◆ YOUR OBJECTIVE
Return verbatim everything from the first line through the line that contains "outputs: The kind", and stop there.

◆ LISTED ENTRIES
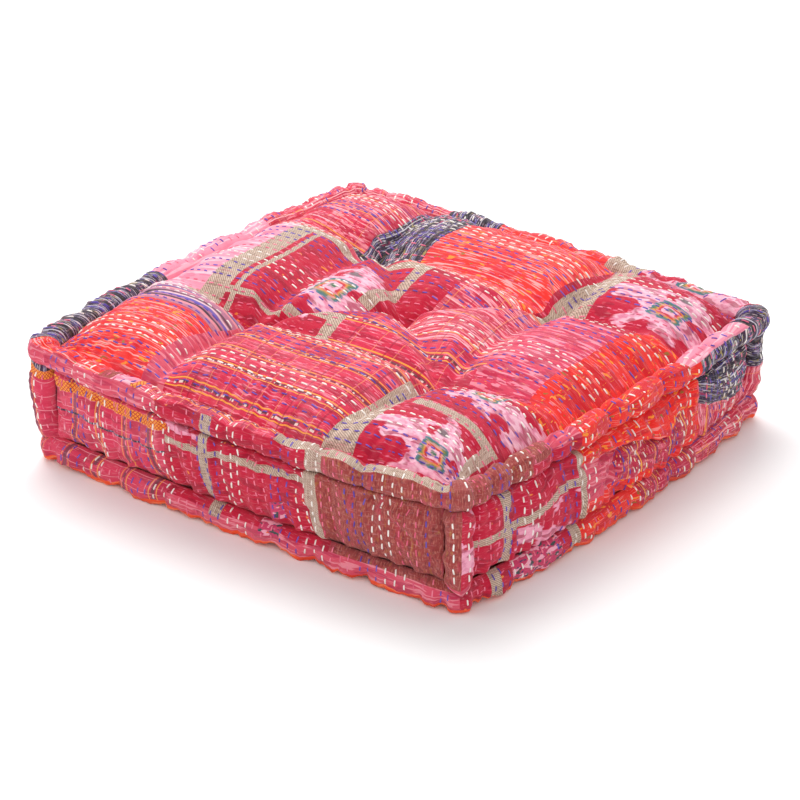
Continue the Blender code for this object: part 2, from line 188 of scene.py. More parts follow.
@dataclass
class EffectGroups:
    """Shader node groups for the effects that several cloths share, each built once."""

    made: dict[str, bpy.types.NodeTree] = field(default_factory=dict)

    def start(
        self, name: str, inputs: dict[str, str], outputs: dict[str, str]
    ) -> tuple[NodeBench, bpy.types.Node, bpy.types.Node]:
        """Starts a node group with named sockets.

        Args:
            name: The group's name.
            inputs: The kind of each input socket, by name.
            outputs: The kind of each output socket, by name.

        Returns:
            A bench for the group, and its input and output nodes.
        """
        tree = bpy.data.node_groups.new(name, "ShaderNodeTree")
        for label, kind in inputs.items():
            tree.interface.new_socket(label, in_out="INPUT", socket_type=f"NodeSocket{kind}")
        for label, kind in outputs.items():
            tree.interface.new_socket(label, in_out="OUTPUT", socket_type=f"NodeSocket{kind}")
        bench = NodeBench(tree)
        self.made[name] = tree
        return bench, bench.node("NodeGroupInput"), bench.node("NodeGroupOutput")

    def build(self) -> None:
        """Builds every group."""
        self.build_weave()
        self.build_streaks()
        self.build_lines()
        self.build_square()
        self.build_cloud()
        self.build_wear_and_weave_shade()

    def build_weave(self) -> None:
        """A plain weave: the height of its threads, and their shade."""
        bench, given, out = self.start(
            "plain_weave", {"Place": "Vector", "Pitch": "Float"}, {"Height": "Float", "Shade": "Float"}
        )
        x, y = bench.split(given.outputs["Place"])
        turn = bench.math("DIVIDE", math.pi, given.outputs["Pitch"])
        wave_x = bench.math("SINE", bench.math("MULTIPLY", x, turn))
        wave_y = bench.math("SINE", bench.math("MULTIPLY", y, turn))
        over = bench.math("GREATER_THAN", bench.math("MULTIPLY", wave_x, wave_y), 0.0)
        under = bench.math("SUBTRACT", 1.0, over)
        warp = bench.math("MULTIPLY", bench.math("ABSOLUTE", wave_x), over)
        weft = bench.math("MULTIPLY", bench.math("ABSOLUTE", wave_y), under)
        height = bench.math("MAXIMUM", warp, weft)
        uneven_place = bench.join(bench.math("MULTIPLY", x, 90.0), bench.math("MULTIPLY", y, 900.0))
        uneven = bench.noise(uneven_place, 1.0)
        height = bench.math("ADD", height, bench.math("MULTIPLY", uneven, 0.6))
        shade = bench.math("MULTIPLY_ADD", height, 0.5, 0.45)
        bench.link(height, out.inputs["Height"])
        bench.link(shade, out.inputs["Shade"])

    def build_streaks(self) -> None:
        """Short uneven streaks of dyed thread along the weft, as a mask."""
        names = ("Length", "Thickness", "Share", "Softness")
        bench, given, out = self.start(
            "dyed_streaks", {"Place": "Vector"} | {name: "Float" for name in names}, {"Mask": "Float"}
        )
        x, y = bench.split(given.outputs["Place"])
        along = bench.math("DIVIDE", x, given.outputs["Length"])
        across = bench.math("DIVIDE", y, given.outputs["Thickness"])
        value = bench.noise(bench.join(along, across), 1.0, 1.5)
        edge = bench.math("SUBTRACT", 0.72, bench.math("MULTIPLY", given.outputs["Share"], 0.5))
        high = bench.math("ADD", edge, given.outputs["Softness"])
        bench.link(bench.step(value, edge, high), out.inputs["Mask"])

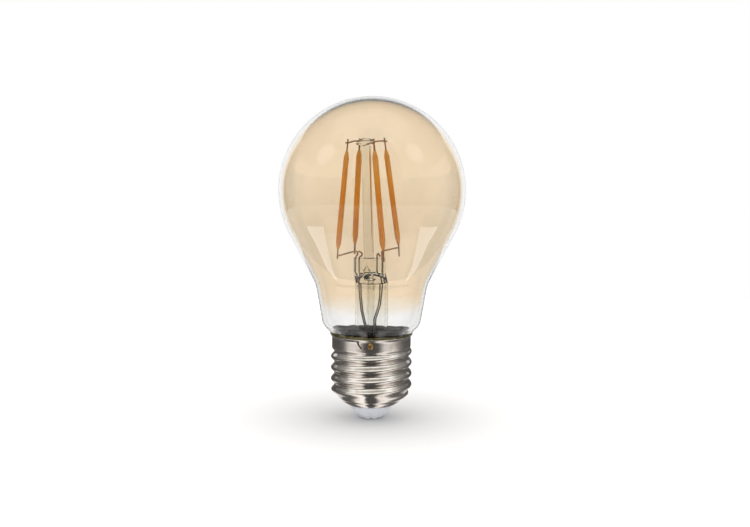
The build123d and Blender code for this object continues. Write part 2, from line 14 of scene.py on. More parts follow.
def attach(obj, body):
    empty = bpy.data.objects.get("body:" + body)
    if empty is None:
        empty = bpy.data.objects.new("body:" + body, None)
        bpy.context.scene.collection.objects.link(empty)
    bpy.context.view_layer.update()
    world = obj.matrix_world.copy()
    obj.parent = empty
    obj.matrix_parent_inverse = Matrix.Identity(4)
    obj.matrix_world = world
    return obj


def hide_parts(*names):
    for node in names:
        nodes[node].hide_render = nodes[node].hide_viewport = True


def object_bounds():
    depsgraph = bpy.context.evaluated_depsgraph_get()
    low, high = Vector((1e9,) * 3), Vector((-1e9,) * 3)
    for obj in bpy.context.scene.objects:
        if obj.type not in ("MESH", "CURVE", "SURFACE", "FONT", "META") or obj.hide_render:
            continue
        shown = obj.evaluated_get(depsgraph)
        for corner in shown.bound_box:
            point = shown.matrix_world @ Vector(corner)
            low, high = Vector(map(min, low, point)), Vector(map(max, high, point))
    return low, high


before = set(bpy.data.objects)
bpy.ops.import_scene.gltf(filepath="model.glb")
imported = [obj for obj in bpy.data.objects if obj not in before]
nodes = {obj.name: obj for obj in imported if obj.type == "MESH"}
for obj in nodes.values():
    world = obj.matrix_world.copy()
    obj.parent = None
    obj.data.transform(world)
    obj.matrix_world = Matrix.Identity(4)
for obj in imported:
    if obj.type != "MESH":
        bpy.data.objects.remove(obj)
cad_low, cad_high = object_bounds()
scene = bpy.context.scene
scene.view_settings.view_transform = "Standard"

MM = 0.001
WHITE = (1, 1, 1, 1)

# ---------------------------------------------------------------- camera
LENS_MM = 62.4
SENSOR_MM = 36
CAMERA_DISTANCE = 415
CAMERA_HEIGHT = 103.5
CAMERA_TILT = 7.0               # degrees below the horizon
CAMERA_ROLL = 0.28
FRAMING_SHIFT = (0.0042666667, -0.0086666666)   # shares of the image's width


def add_camera():
    data = bpy.data.cameras.new("camera")
    data.sensor_width = SENSOR_MM
    data.lens = LENS_MM
    data.shift_x, data.shift_y = FRAMING_SHIFT
    data.clip_start = 0.01
    camera = bpy.data.objects.new("camera", data)
    place = Matrix.Translation((0, -CAMERA_DISTANCE * MM, CAMERA_HEIGHT * MM))
    tilt = Matrix.Rotation(radians(90 - CAMERA_TILT), 4, "X")
    camera.matrix_world = place @ tilt @ Matrix.Rotation(radians(CAMERA_ROLL), 4, "Z")
    scene.collection.objects.link(camera)
    scene.camera = camera


# ---------------------------------------------------------------- node building
def shade(colour):
    return (*colour, 1.0)


def grey(level):
    return (level, level, level, 1.0)


class Graph:
    """A short way to write a node tree: each call adds a node and sets or links its inputs."""

    def __init__(self, tree):
        self.tree = tree
        tree.nodes.clear()

    def node(self, kind, values=None, **settings):
        made = self.tree.nodes.new(kind)
        for key, value in settings.items():
            setattr(made, key, value)
        for key, value in (values or {}).items():
            self.feed(made.inputs[key], value)
        return made

    def feed(self, socket, value):
        if isinstance(value, bpy.types.NodeSocket):
            self.tree.links.new(value, socket)
        elif isinstance(value, bpy.types.Node):
            self.tree.links.new(value.outputs[0], socket)
        else:
            socket.default_value = value

    def math(self, operation, a, b=0.0):
        return self.node("ShaderNodeMath", {0: a, 1: b}, operation=operation).outputs[0]

    def remap(self, value, low, high, to_low=0.0, to_high=1.0):
        """A smooth step from to_low at low to to_high at high."""
        inputs = {"Value": value, 1: low, 2: high, 3: to_low, 4: to_high}
        return self.node("ShaderNodeMapRange", inputs, interpolation_type="SMOOTHSTEP").outputs[0]

    def mix(self, factor, a, b, blend="MIX"):
        made = self.node("ShaderNodeMix", data_type="RGBA", blend_type=blend)
        self.feed(made.inputs[0], factor)
        self.feed(made.inputs[6], a)
        self.feed(made.inputs[7], b)
        return made.outputs[2]

    def multiply(self, a, b):
        return self.mix(1.0, a, b, "MULTIPLY")

    def ramp(self, value, stops):
        """A grey ramp through (place, brightness) stops."""
        made = self.node("ShaderNodeValToRGB", {0: value})
        elements = made.color_ramp.elements
        while len(elements) > 1:
            elements.remove(elements[-1])
        for number, (place, level) in enumerate(stops):
            stop = elements[0] if number == 0 else elements.new(place)
            stop.position = place
            stop.color = grey(level)
        return made.outputs[0]

    def place(self):
        """The point's coordinates in its object, in metres."""
        return self.node("ShaderNodeTexCoord").outputs["Object"]

    def split(self, vector):
        return self.node("ShaderNodeSeparateXYZ", {0: vector}).outputs

    def height(self):
        """Height above the end contact, in metres."""
        return self.split(self.place())["Z"]

    def length(self, vector):
        return self.node("ShaderNodeVectorMath", {0: vector}, operation="LENGTH").outputs["Value"]

    def noise(self, scale, detail=3.0, stretch=(1, 1, 1)):
        """Noise over the same coordinates; scale is features per metre."""
        place = self.place()
        if stretch != (1, 1, 1):
            place = self.node("ShaderNodeMapping", {"Vector": place, "Scale": stretch}).outputs[0]
        values = {"Vector": place, "Scale": scale, "Detail": detail, "Roughness": 0.55}
        return self.node("ShaderNodeTexNoise", values).outputs[0]

    def bump(self, height, strength, distance=0.0001):
        values = {"Height": height, "Strength": strength, "Distance": distance}
        return self.node("ShaderNodeBump", values)

    def glow(self, colour, strength):
        return self.node("ShaderNodeEmission", {"Color": colour, "Strength": strength})

    def surface(self, shader):
        self.node("ShaderNodeOutputMaterial", {"Surface": shader})

    def principled(self, values):
        self.surface(self.node("ShaderNodeBsdfPrincipled", values))


def new_material(name):
    material = bpy.data.materials.new(name)
    material.use_nodes = True
    return material, Graph(material.node_tree)


# ---------------------------------------------------------------- studio
# azimuth away from the camera's side (degrees), brightness seen in glass
WALL_ZONES = (
    (0, 0.08), (60, 0.12), (84, 0.42), (116, 0.42), (124, 0.10), (135, 0.10), (142, 1.0), (180, 1.0),
)
BACKDROP_TOP = (0.35, 0.41)       # sine of the elevation where the pale backdrop ends
DARK_ABOVE = 0.15
CEILING = 0.5
CEILING_SPAN = (0.75, 0.92)
FLOOR_MIRRORED = 0.12
FLOOR_SPAN = (-0.12, -0.75)
# softboxes: direction, cosine of the half width, brightness
SOFTBOXES = (((-0.753, -0.193, 0.601), 0.984, 0.85), ((0.70, -0.25, 0.65), 0.985, 0.85))
SOFTBOX_BLUR = (-0.012, 0.008)
EVEN_SPAN = (-0.2, 0.9)
EVEN_LOW = (0.85, 0.87, 0.90, 1)
EVEN_HIGH = (1.22, 1.2, 1.17, 1)


def azimuth_share(graph, parts):
    """Azimuth away from the camera's side, from 0 in front to 1 behind."""
    aside = graph.math("ABSOLUTE", parts["X"])
    ahead = graph.math("MULTIPLY", parts["Y"], -1.0)
    return graph.math("DIVIDE", graph.math("ARCTAN2", aside, ahead), pi)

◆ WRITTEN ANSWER
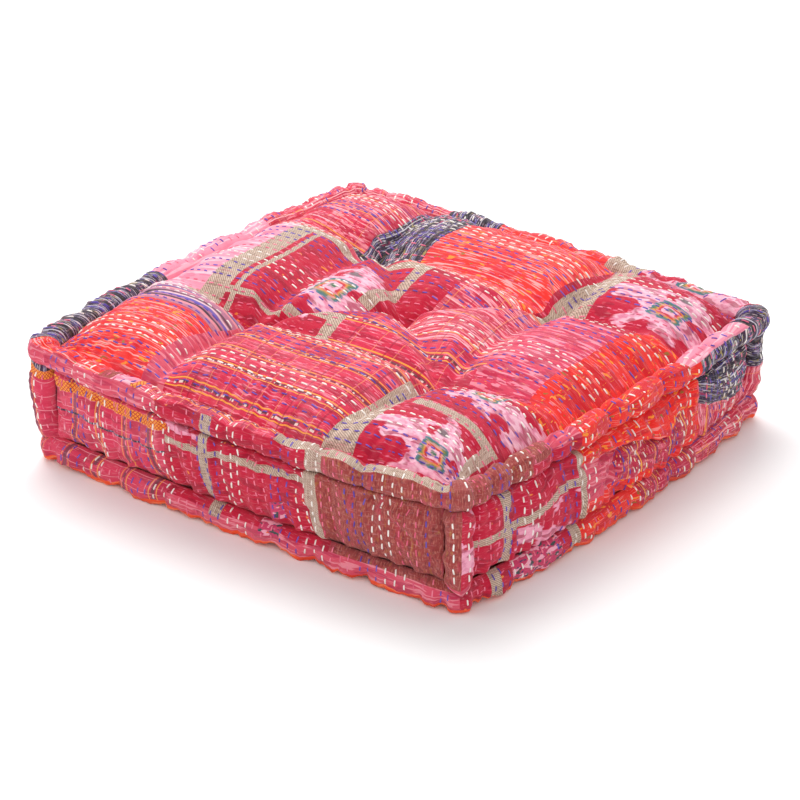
Continue the Blender code for this object: part 2, from line 188 of scene.py. More parts follow.
@dataclass
class EffectGroups:
    """Shader node groups for the effects that several cloths share, each built once."""

    made: dict[str, bpy.types.NodeTree] = field(default_factory=dict)

    def start(
        self, name: str, inputs: dict[str, str], outputs: dict[str, str]
    ) -> tuple[NodeBench, bpy.types.Node, bpy.types.Node]:
        """Starts a node group with named sockets.

        Args:
            name: The group's name.
            inputs: The kind of each input socket, by name.
            outputs: The kind of each output socket, by name.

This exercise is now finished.